* **Work to do**: Set down exactly, please, each line from the one containing "Reconstruct the object" through the one containing "# axis, half", both lines included, and no other line.

* **Input material**:
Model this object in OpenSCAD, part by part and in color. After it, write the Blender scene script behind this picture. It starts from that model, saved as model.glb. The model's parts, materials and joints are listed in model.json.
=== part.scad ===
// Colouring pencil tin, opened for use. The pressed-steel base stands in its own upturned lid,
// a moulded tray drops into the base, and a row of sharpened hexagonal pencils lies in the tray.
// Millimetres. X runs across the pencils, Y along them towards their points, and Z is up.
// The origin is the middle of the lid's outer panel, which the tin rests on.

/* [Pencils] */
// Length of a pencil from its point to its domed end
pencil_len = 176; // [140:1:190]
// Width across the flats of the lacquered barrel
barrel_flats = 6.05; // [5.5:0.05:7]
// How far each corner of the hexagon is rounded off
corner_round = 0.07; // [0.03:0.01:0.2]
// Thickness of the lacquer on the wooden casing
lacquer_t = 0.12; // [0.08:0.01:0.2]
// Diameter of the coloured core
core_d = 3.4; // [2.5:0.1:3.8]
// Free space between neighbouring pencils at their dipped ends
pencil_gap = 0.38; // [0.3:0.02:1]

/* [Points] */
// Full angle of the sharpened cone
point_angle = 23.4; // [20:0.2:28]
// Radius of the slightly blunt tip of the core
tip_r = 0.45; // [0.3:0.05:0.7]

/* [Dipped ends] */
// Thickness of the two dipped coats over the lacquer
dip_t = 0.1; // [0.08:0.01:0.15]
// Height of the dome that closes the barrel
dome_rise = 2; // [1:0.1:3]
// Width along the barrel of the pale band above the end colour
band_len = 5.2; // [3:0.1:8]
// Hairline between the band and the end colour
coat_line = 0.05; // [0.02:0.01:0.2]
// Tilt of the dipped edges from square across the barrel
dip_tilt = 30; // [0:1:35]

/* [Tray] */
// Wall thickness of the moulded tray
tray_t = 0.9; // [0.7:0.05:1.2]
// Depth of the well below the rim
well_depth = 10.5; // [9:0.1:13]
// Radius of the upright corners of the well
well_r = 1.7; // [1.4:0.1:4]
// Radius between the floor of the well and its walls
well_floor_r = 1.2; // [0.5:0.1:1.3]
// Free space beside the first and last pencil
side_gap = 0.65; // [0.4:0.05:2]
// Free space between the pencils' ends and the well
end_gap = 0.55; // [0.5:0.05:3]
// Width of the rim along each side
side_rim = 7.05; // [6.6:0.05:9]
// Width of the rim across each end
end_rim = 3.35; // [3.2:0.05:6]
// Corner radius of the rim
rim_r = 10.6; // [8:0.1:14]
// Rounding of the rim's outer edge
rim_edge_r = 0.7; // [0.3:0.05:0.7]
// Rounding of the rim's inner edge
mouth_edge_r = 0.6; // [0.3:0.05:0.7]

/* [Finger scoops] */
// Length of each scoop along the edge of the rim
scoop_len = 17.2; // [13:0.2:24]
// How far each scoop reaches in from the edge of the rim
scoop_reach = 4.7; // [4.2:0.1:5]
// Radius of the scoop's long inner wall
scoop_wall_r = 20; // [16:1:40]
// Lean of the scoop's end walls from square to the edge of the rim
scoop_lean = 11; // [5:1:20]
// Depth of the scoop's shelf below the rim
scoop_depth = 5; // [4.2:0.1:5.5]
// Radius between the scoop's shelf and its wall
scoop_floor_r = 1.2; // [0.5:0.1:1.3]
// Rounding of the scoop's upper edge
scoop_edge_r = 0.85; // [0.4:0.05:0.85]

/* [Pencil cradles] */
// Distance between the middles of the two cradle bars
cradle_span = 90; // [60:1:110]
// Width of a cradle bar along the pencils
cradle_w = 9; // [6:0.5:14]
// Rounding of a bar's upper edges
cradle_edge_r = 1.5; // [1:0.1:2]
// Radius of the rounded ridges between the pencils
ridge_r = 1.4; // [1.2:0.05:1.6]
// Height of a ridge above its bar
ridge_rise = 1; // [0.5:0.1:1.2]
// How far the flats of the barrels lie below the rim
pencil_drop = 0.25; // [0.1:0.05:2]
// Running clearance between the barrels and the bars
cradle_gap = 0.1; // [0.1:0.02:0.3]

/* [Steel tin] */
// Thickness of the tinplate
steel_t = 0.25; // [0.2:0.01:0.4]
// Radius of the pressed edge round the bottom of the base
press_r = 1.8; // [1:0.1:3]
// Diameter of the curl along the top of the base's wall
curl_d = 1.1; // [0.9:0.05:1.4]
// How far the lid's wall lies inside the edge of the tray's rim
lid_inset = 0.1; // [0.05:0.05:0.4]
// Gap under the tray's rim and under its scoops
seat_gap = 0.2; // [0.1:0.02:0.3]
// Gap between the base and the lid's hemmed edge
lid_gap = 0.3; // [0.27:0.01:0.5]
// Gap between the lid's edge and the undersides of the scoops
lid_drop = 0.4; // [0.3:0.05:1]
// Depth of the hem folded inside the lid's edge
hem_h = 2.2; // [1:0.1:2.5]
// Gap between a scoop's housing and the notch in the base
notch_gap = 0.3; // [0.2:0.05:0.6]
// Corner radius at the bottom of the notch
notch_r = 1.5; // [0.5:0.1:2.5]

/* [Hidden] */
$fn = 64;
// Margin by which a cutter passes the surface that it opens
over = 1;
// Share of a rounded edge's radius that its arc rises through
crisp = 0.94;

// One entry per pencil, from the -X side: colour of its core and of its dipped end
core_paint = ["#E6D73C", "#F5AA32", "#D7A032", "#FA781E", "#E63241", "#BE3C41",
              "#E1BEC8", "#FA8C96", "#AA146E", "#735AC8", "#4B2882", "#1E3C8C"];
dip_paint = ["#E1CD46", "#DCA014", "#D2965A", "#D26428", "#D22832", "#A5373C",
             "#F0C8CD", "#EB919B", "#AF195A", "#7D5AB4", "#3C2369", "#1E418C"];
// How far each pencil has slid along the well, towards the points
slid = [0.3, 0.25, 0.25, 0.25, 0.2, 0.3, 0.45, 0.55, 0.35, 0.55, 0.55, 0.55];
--
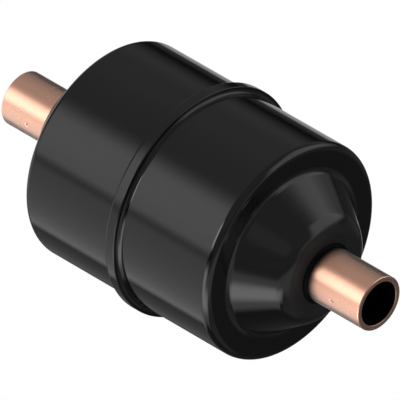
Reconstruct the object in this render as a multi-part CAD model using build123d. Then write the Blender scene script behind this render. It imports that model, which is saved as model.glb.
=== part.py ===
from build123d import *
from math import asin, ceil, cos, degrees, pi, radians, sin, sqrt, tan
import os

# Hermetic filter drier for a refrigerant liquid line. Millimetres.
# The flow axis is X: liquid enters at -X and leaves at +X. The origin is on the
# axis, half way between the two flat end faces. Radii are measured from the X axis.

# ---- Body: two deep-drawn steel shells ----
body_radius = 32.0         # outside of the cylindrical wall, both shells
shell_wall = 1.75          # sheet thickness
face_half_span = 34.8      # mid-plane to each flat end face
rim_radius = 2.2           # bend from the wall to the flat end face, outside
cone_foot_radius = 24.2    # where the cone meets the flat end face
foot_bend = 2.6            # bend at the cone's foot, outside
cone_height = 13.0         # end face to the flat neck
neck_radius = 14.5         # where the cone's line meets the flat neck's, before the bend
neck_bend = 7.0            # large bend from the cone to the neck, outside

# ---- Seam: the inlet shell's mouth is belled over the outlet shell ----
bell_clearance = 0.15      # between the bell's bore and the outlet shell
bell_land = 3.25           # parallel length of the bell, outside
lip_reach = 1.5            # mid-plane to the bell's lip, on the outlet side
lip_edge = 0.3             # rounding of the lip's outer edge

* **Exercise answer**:
Reconstruct the object in this render as a multi-part CAD model using build123d. Then write the Blender scene script behind this render. It imports that model, which is saved as model.glb.
=== part.py ===
from build123d import *
from math import asin, ceil, cos, degrees, pi, radians, sin, sqrt, tan
import os

# Hermetic filter drier for a refrigerant liquid line. Millimetres.
# The flow axis is X: liquid enters at -X and leaves at +X. The origin is on the
# axis, half way between the two flat end faces. Radii are measured from the X axis.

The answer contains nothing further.